_Exercise aim_. Write out the whole of the material exactly.

_Material provided_.
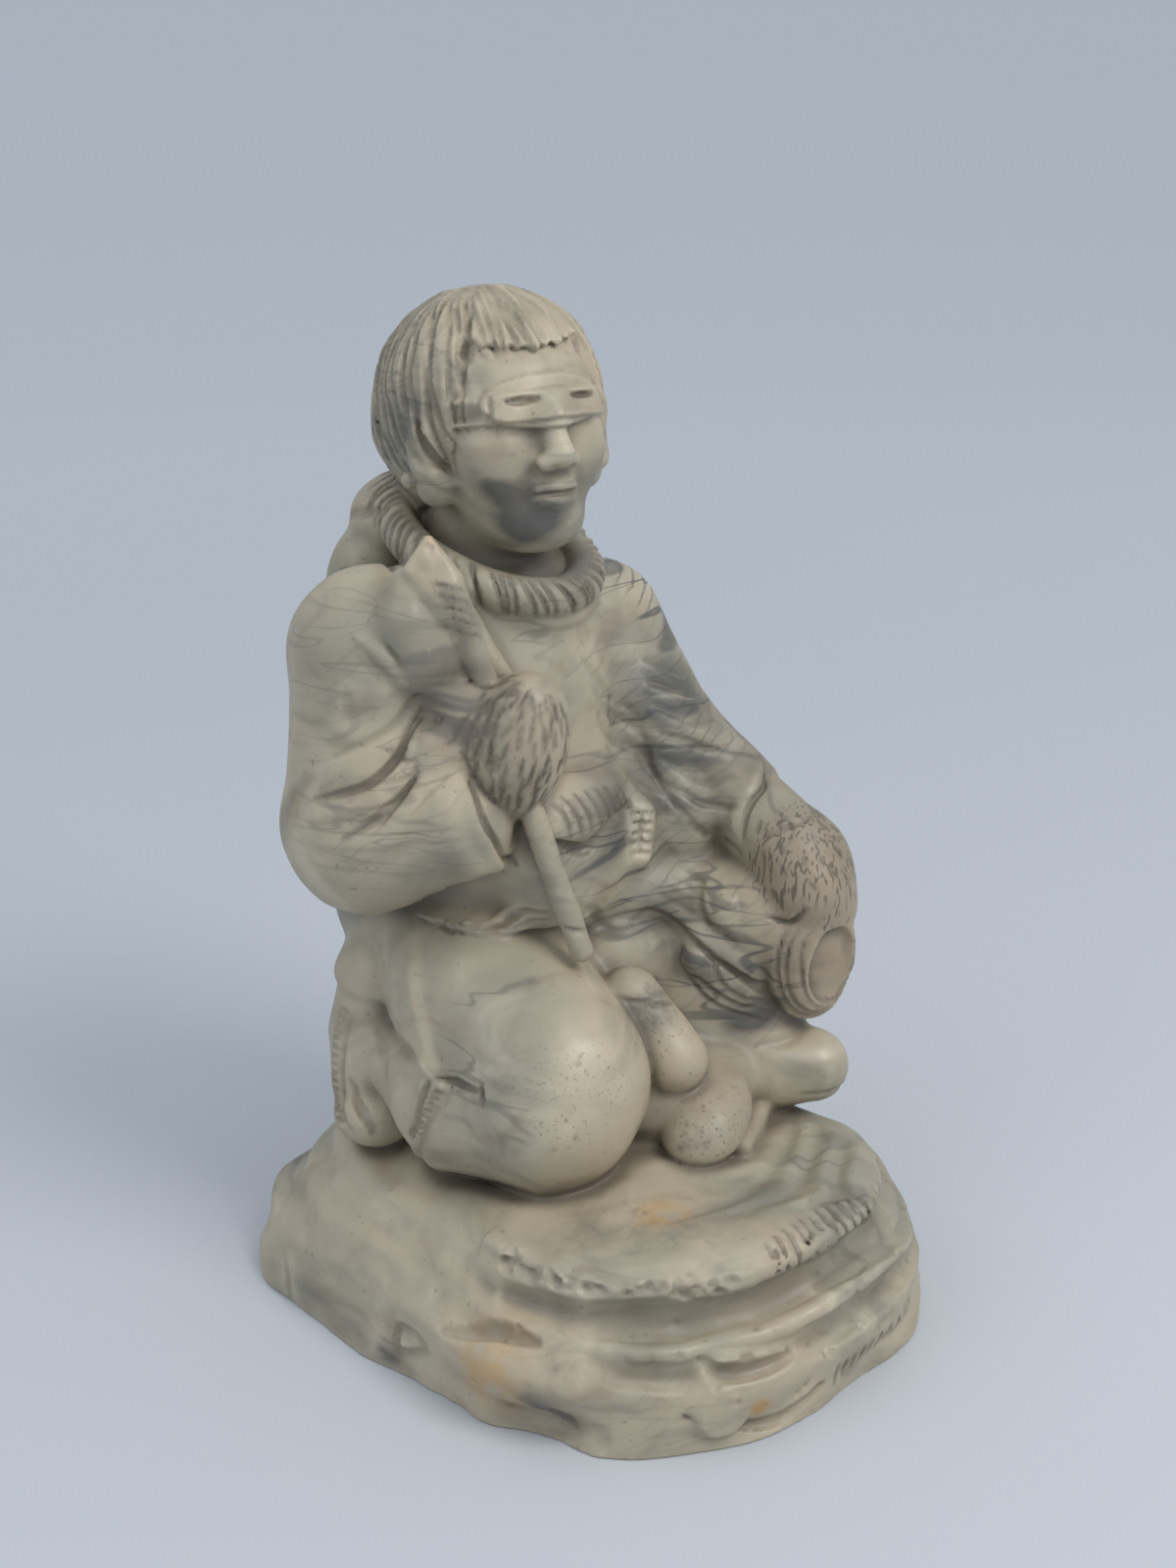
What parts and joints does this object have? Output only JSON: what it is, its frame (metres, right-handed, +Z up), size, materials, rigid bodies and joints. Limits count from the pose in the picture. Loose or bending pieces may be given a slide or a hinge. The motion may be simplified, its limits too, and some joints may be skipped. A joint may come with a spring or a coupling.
{
  "type": "soapstone hunter sculpture",
  "caption": "Kneeling hunter in a hooded parka and snow goggles, with harpoon and rope coil, carved from one block of soapstone with its rock base.",
  "frame": {"origin": "middle of the underside: centre of the bounding box in plan, at the flat face it stands on", "axes": "+Z up; the hunter faces -Y, with the hunter's right hand on the -X side"},
  "size_m": [0.1598, 0.2036, 0.2941],
  "materials": {
    "soapstone": "hand-polished, satin, with grey-blue and charcoal veins"
  },
  "bodies": {
    "root": {"hunter": "soapstone"}
  },
  "joints": []
}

_Exercise output_.
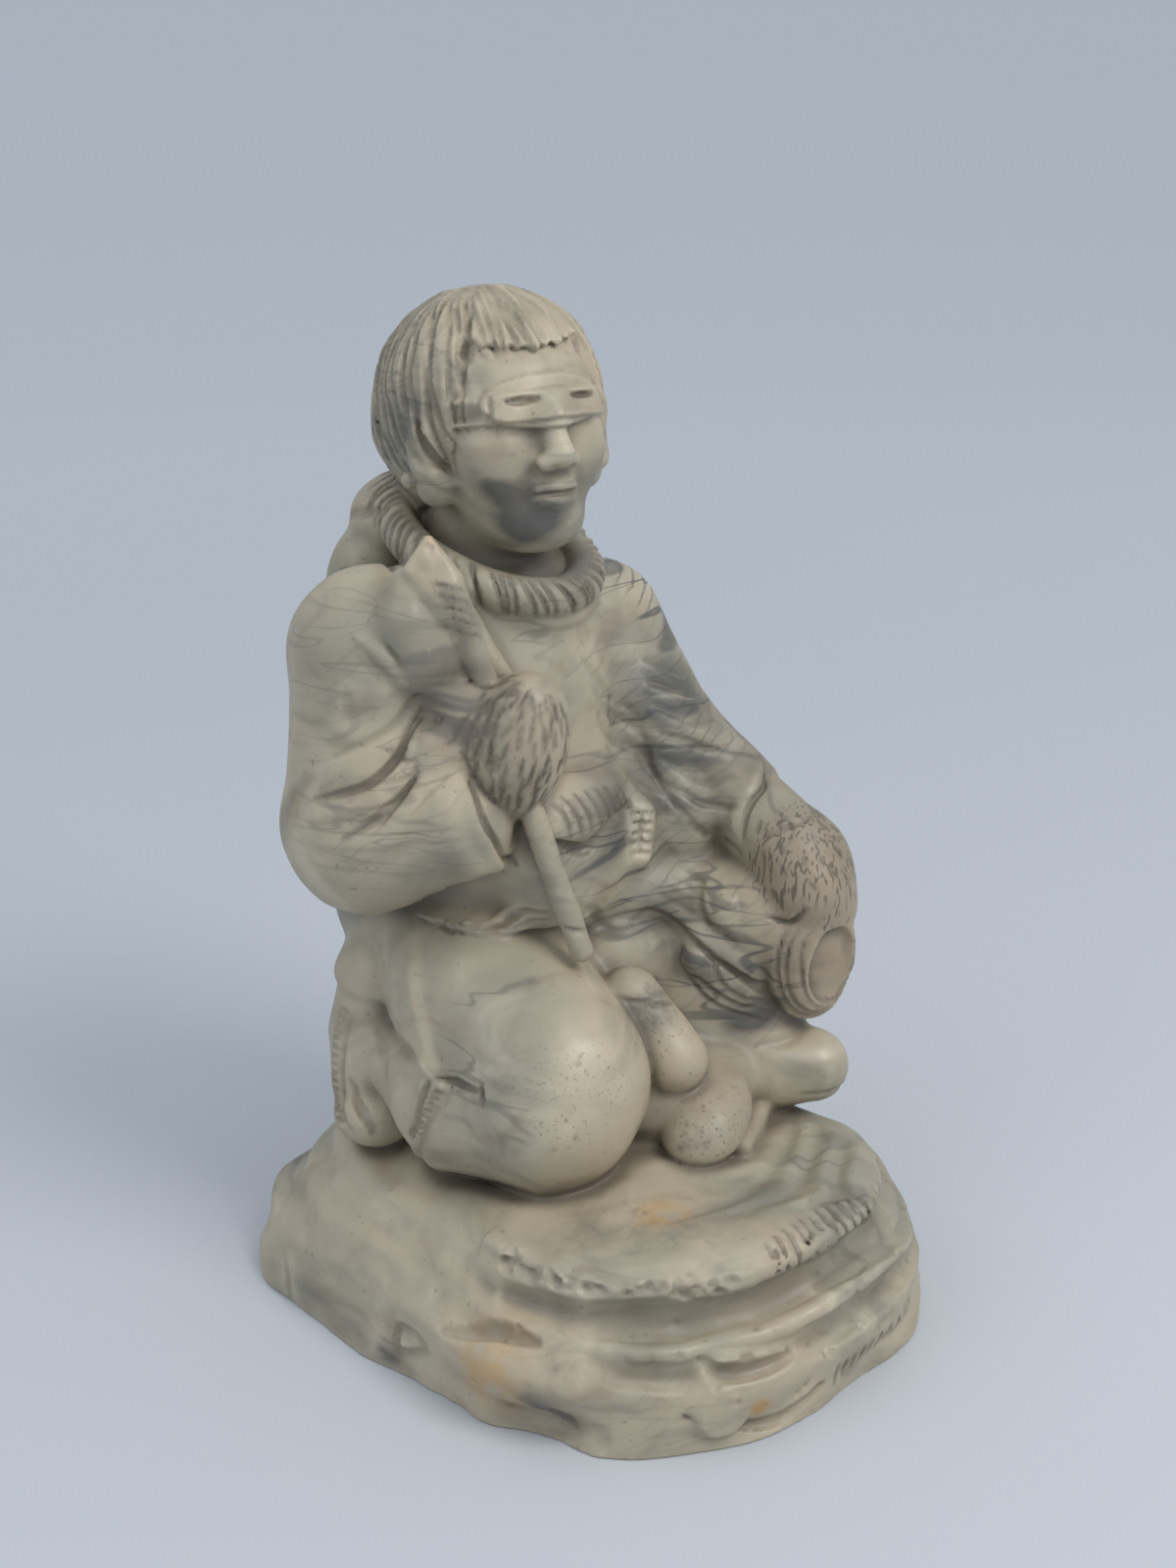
What parts and joints does this object have? Output only JSON: what it is, its frame (metres, right-handed, +Z up), size, materials, rigid bodies and joints. Limits count from the pose in the picture. Loose or bending pieces may be given a slide or a hinge. The motion may be simplified, its limits too, and some joints may be skipped. A joint may come with a spring or a coupling.
{
  "type": "soapstone hunter sculpture",
  "caption": "Kneeling hunter in a hooded parka and snow goggles, with harpoon and rope coil, carved from one block of soapstone with its rock base.",
  "frame": {"origin": "middle of the underside: centre of the bounding box in plan, at the flat face it stands on", "axes": "+Z up; the hunter faces -Y, with the hunter's right hand on the -X side"},
  "size_m": [0.1598, 0.2036, 0.2941],
  "materials": {
    "soapstone": "hand-polished, satin, with grey-blue and charcoal veins"
  },
  "bodies": {
    "root": {"hunter": "soapstone"}
  },
  "joints": []
}